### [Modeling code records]
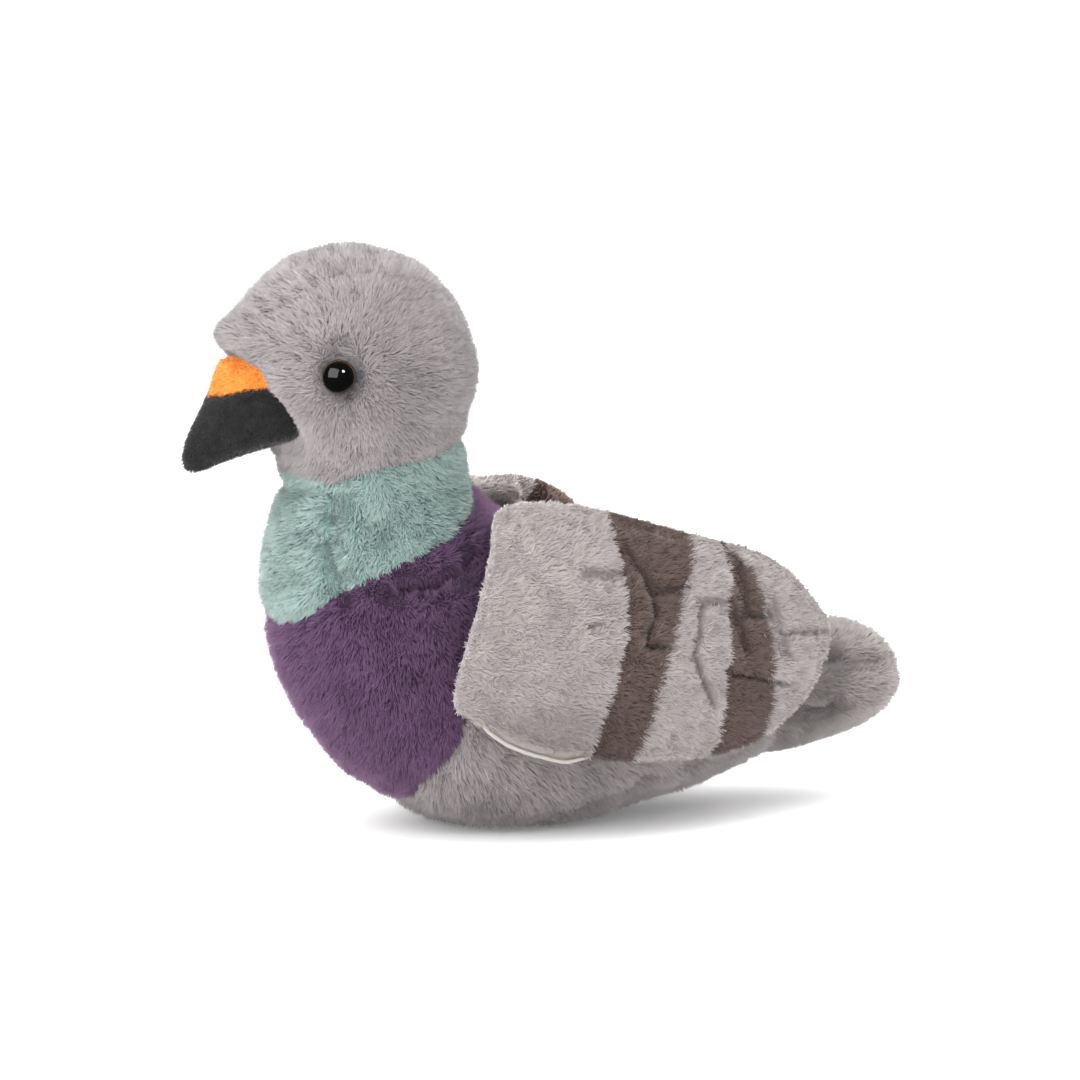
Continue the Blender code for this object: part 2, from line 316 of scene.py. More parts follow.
# root and tip of the pile, as linear colours; the darker roots are partly painted self-shade
pileColours = {
    "head": ((0.250, 0.225, 0.232), (0.393, 0.359, 0.360)),
    "neck": ((0.20, 0.315, 0.297), (0.385, 0.488, 0.458)),
    "breast": ((0.060, 0.031, 0.069), (0.156, 0.087, 0.167)),
    "trunk": ((0.245, 0.218, 0.220), (0.432, 0.388, 0.386)),
    # the tail's pile is the trunk's grey made lighter, as painted light against the shade that the wing
    # casts on it
    "tail": ((0.295, 0.264, 0.260), (0.475, 0.432, 0.422)),
    "wing": ((0.315, 0.282, 0.276), (0.515, 0.468, 0.457)),
    "bar": ((0.068, 0.046, 0.040), (0.185, 0.130, 0.113)),
    "cere": ((0.55, 0.13, 0.015), (0.94, 0.35, 0.065)),
    "bill": ((0.0025, 0.0022, 0.0026), (0.030, 0.029, 0.031)),
}
backing = backingMaterial("plush_backing")
piles = {
    name: pileMaterial("pile_" + name, pileColours[name])
    for name in ("head", "neck", "breast", "trunk", "tail", "cere", "bill")
}
piles["breast"] = pileMaterial("pile_lilac", pileColours["breast"], sheen=0.5, sheenTint=(0.85, 0.55, 0.8))
piles["wing"] = pileMaterial("pile_wing", pileColours["wing"], pileColours["bar"])
print("materials mixed")


# the stuffing of the padded pieces, which are blown up as cloth
stuffingPlan = {
    "voxel": 0.005,
    "steps": 20,
    "cap": 0.0012,  # no point is pushed farther than this
    "neighbours": 6,
    # the cloth of a small toy is light and gives easily
    "cloth": {"use_pressure": True, "uniform_pressure_force": 4.0, "mass": 0.004,
              "tension_stiffness": 0.4, "compression_stiffness": 0.4, "shear_stiffness": 0.4,
              "bending_stiffness": 0.0001},
}


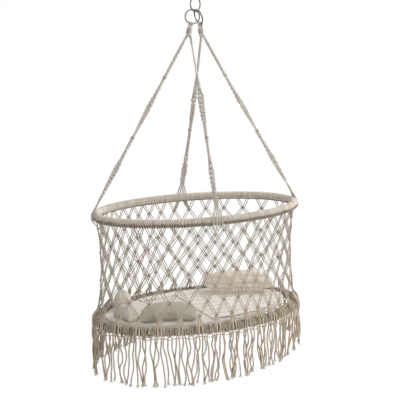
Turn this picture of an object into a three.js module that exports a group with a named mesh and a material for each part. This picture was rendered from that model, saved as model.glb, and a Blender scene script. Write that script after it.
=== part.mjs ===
// Hanging baby cradle: an oval knotted-cord basket between two cord-wrapped hoops, with a fringe below.
// Four cord straps gather in pairs on two steel rings, and both rings hang on a third one.
// Millimetres, +Z up, the long way of the cradle along X, its front towards -Y.
// The origin is the inner top of the hanging ring, the place where a ceiling hook carries the cradle.
import * as THREE from "three";
import { mergeVertices } from "three/addons/utils/BufferGeometryUtils.js";

const TAU = 2 * Math.PI;
const deg = Math.PI / 180;

// Clearances
const restGap = 0.3; // between pieces that touch on the real cradle
const ringSeatGap = 0.5; // between two linked rings, which slide on each other

// Steel rings
const ringOuterDiameter = 56;
const ringWireDiameter = 5;
const ringSteps = 28;
const ringSides = 6;
const hangingRingTurn = 30 * deg; // the way its plane runs, seen from above
const strapRingPlaceAngle = 21 * deg; // round the hanging ring, from its bottom
const strapRingLean = 20 * deg; // outwards, towards the two straps that each ring carries
const leftRingTurn = -17 * deg;
const rightRingTurn = -78 * deg;

// Cord that loops over the strap rings and is bound below them
const loopHalfWidth = 9;
const loopCordThickness = 4;
const loopSwing = 15 * deg; // the loop's bore lets it rock this far on the ring's wire
const neckLength = 34;
const neckDiameter = 14;
const neckLean = 8 * deg;
const bindingCordDiameter = 3.6;
const bindingPitch = 4.3;
const bindingTurns = 4.5;
const bindingTurnSteps = 12;
const bindingSides = 5;
const bindingStart = 6; // below the neck's top

// Hoops
const hoopLength = 800; // outside the winding
const hoopWidth = 430;
const hoopDrop = 719; // from the hanging ring's bottom wire to the upper hoop's middle
const wrappedHoopDiameter = 30;
const hoopCoreDiameter = 20;
const basketDepth = 403; // from hoop to hoop
const lowerHoopFlare = 12; // the lower hoop is larger by this all round
const quarterSteps = 9;
const hoopSides = 8;

// Side net
const columnCount = 30;
const columnsPerPanel = 2;
const rowShares = [0.132, 0.243, 0.357, 0.486, 0.618, 0.747, 0.876]; // of the basket's depth
const netThickness = 5;
const knotHalfWidth = 6.5;
const knotHalfHeight = 6.5;
const waistDepth = 16; // how far the net draws in between the hoops
const topSpread = 16; // of the two cord pairs at the upper hoop, from the knot's middle
const pairWidth = 8;
const fanShoulder = 9; // of the cord pairs where they reach the lower hoop
const fanFoot = 13; // and where they end below it
const netPhaseShare = 0.311;
const onceRoundShare = 0.061; // the columns stand closer on one side than on the other
const onceRoundStartShare = -0.063;
const twiceRoundShare = 0.218;
const twiceRoundStartShare = 0.11;

// Fringe
const fringeSections = 10;
const strandsPerColumn = 4;
const fringeLength = 200; // below the lower hoop's middle
const fringeRagged = 22; // the strands end up to this much higher
const strandDiameter = 4;
const strandSway = 7;
const foundationCordHeight = 6;

// Straps
const strapThickness = 6;
const strapWidth = 24; // at its widest knots
const strapTopSpread = 5; // of the two straps from the neck's middle
const spreadCordWidth = 5;
const spreadCords = 4;
const spreadTopLift = 48; // the strap's cords part this far above the hoop
const spreadThickness = 5;
const spreadTail = 16; // below the hoop's middle
const endSpread = 24; // of the cords over the hoop, on the straps to the cradle's two ends
const sideSpread = 44; // and on those to its front and back

// Bedding
const baseNetThickness = 4;
const baseNetDrop = 9; // below the lower hoop's middle
const baseRimWidth = 12;
const baseCellLength = 118;
const baseCellWidth = 82;
const baseCordWidth = 8;
const mattressInset = 33; // from the upper oval all round
const mattressThickness = 24;
const mattressEdgeRadius = 8;
const mattressShift = -11; // along the cradle, which brings the weight under the ceiling hook
const quiltThickness = 8;
const quiltInset = 36; // from the upper oval, round the quilt's right end
const quiltFrontAngle = -90 * deg; // round the oval, where its straight left edge starts
const quiltBackAngle = 100 * deg; // and ends
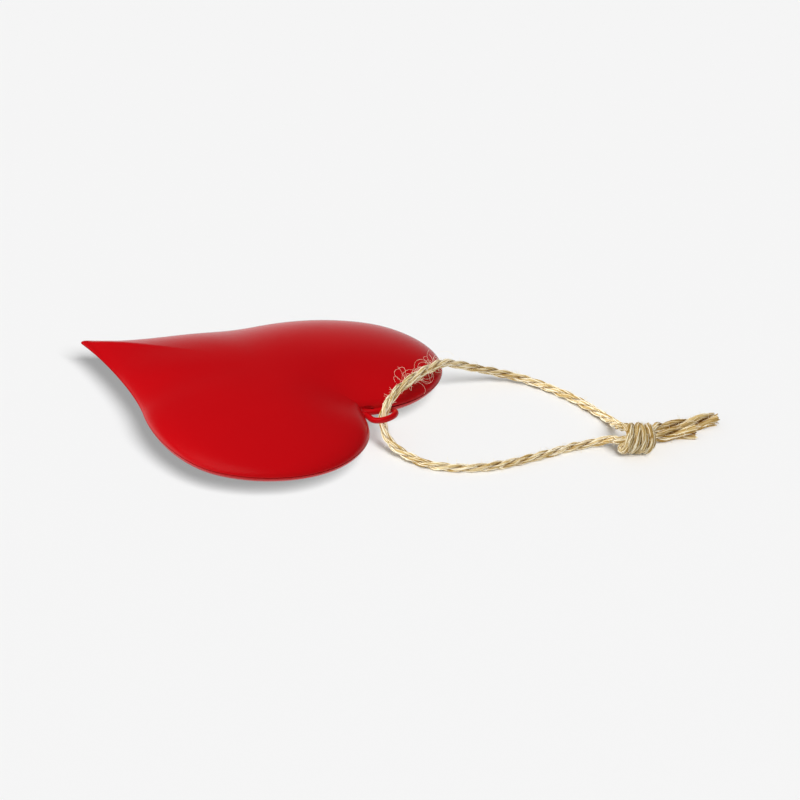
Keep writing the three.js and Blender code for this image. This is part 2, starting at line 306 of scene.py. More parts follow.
def smooth_line(points, step):
    """Evenly spaced points on a centripetal curve through the given ones."""
    p = np.array(points, float)
    p = np.vstack([2 * p[0] - p[1], p, 2 * p[-1] - p[-2]])
    dense = []
    for p0, p1, p2, p3 in zip(p, p[1:], p[2:], p[3:]):
        spans = [np.linalg.norm(b - a) ** 0.5 for a, b in ((p0, p1), (p1, p2), (p2, p3))]
        k = np.cumsum([0, *spans])
        t = np.linspace(k[1], k[2], POINTS_A_SPAN, endpoint=False)[:, None]
        a1 = ((k[1] - t) * p0 + (t - k[0]) * p1) / (k[1] - k[0])
        a2 = ((k[2] - t) * p1 + (t - k[1]) * p2) / (k[2] - k[1])
        a3 = ((k[3] - t) * p2 + (t - k[2]) * p3) / (k[3] - k[2])
        b1 = ((k[2] - t) * a1 + (t - k[0]) * a2) / (k[2] - k[0])
        b2 = ((k[3] - t) * a2 + (t - k[1]) * a3) / (k[3] - k[1])
        dense.append(((k[2] - t) * b1 + (t - k[1]) * b2) / (k[2] - k[1]))
    line = np.vstack([*dense, p[-2]])
    run = np.concatenate([[0], np.cumsum(np.linalg.norm(np.diff(line, axis=0), axis=1))])
    even = np.linspace(0, run[-1], round(run[-1] / step) + 1)
    return np.stack([np.interp(even, run, line[:, i]) for i in range(3)], axis=1)


route = smooth_line(
    LONG_TAIL_ROUTE[::-1] + upper_knot[::-1] + LOOP_ROUTE + lower_knot + SHORT_TAIL_ROUTE, STEP
)
for _ in range(EASINGS):
    route[1:-1] = (route[:-2] + 2 * route[1:-1] + route[2:]) / 4
route[:, 0] += EYE_X


def index_at(point):
    """Where on the route a point is, as the number of the nearest route point."""
    away = route - np.array(point) - (EYE_X, 0, 0)
    return int(np.argmin((away**2).sum(axis=1)))


def along(number):
    """The same place in mm from the start of the route."""
    return float(number * np.linalg.norm(np.diff(route, axis=0), axis=1).mean())


CUTS = [
    0,
    index_at(upper_knot[-1]),
    index_at(upper_knot[0]),
    index_at(IN_EYE),
    index_at(lower_knot[0]),
    index_at(lower_knot[-1]),
    len(route) - 1,
]
STRETCHES = ["tail_long", "knot_upper", "loop_upper", "loop_lower", "knot_lower", "tail_short"]
print("twine:", round(along(CUTS[-1]), 1), "mm in all, cut at", CUTS)

# %% [markdown]
# Three plies lie round each other with a left-hand lay, and every ply is a bundle of
# fibres. The route carries four numbers at each point: the length run, how far the plies
# have turned, how loose they lie and how far apart. The cut tails have lost their twist
# and puffed up, and in the knot the plies are pressed into one.
# One node tree lays all fibres along the whole route and keeps the stretch between two
# lengths, so that every fibre runs on unbroken from one piece to the next.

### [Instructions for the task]
In the listing above, locate the line containing "Turn this picture" and the line containing "const rightRingTurn = -78 * deg;". Transcribe those two lines and everything between them, exactly as written.

### [Reply to the task]
Turn this picture of an object into a three.js module that exports a group with a named mesh and a material for each part. This picture was rendered from that model, saved as model.glb, and a Blender scene script. Write that script after it.
=== part.mjs ===
// Hanging baby cradle: an oval knotted-cord basket between two cord-wrapped hoops, with a fringe below.
// Four cord straps gather in pairs on two steel rings, and both rings hang on a third one.
// Millimetres, +Z up, the long way of the cradle along X, its front towards -Y.
// The origin is the inner top of the hanging ring, the place where a ceiling hook carries the cradle.
import * as THREE from "three";
import { mergeVertices } from "three/addons/utils/BufferGeometryUtils.js";

const TAU = 2 * Math.PI;
const deg = Math.PI / 180;

// Clearances
const restGap = 0.3; // between pieces that touch on the real cradle
const ringSeatGap = 0.5; // between two linked rings, which slide on each other

// Steel rings
const ringOuterDiameter = 56;
const ringWireDiameter = 5;
const ringSteps = 28;
const ringSides = 6;
const hangingRingTurn = 30 * deg; // the way its plane runs, seen from above
const strapRingPlaceAngle = 21 * deg; // round the hanging ring, from its bottom
const strapRingLean = 20 * deg; // outwards, towards the two straps that each ring carries
const leftRingTurn = -17 * deg;
const rightRingTurn = -78 * deg;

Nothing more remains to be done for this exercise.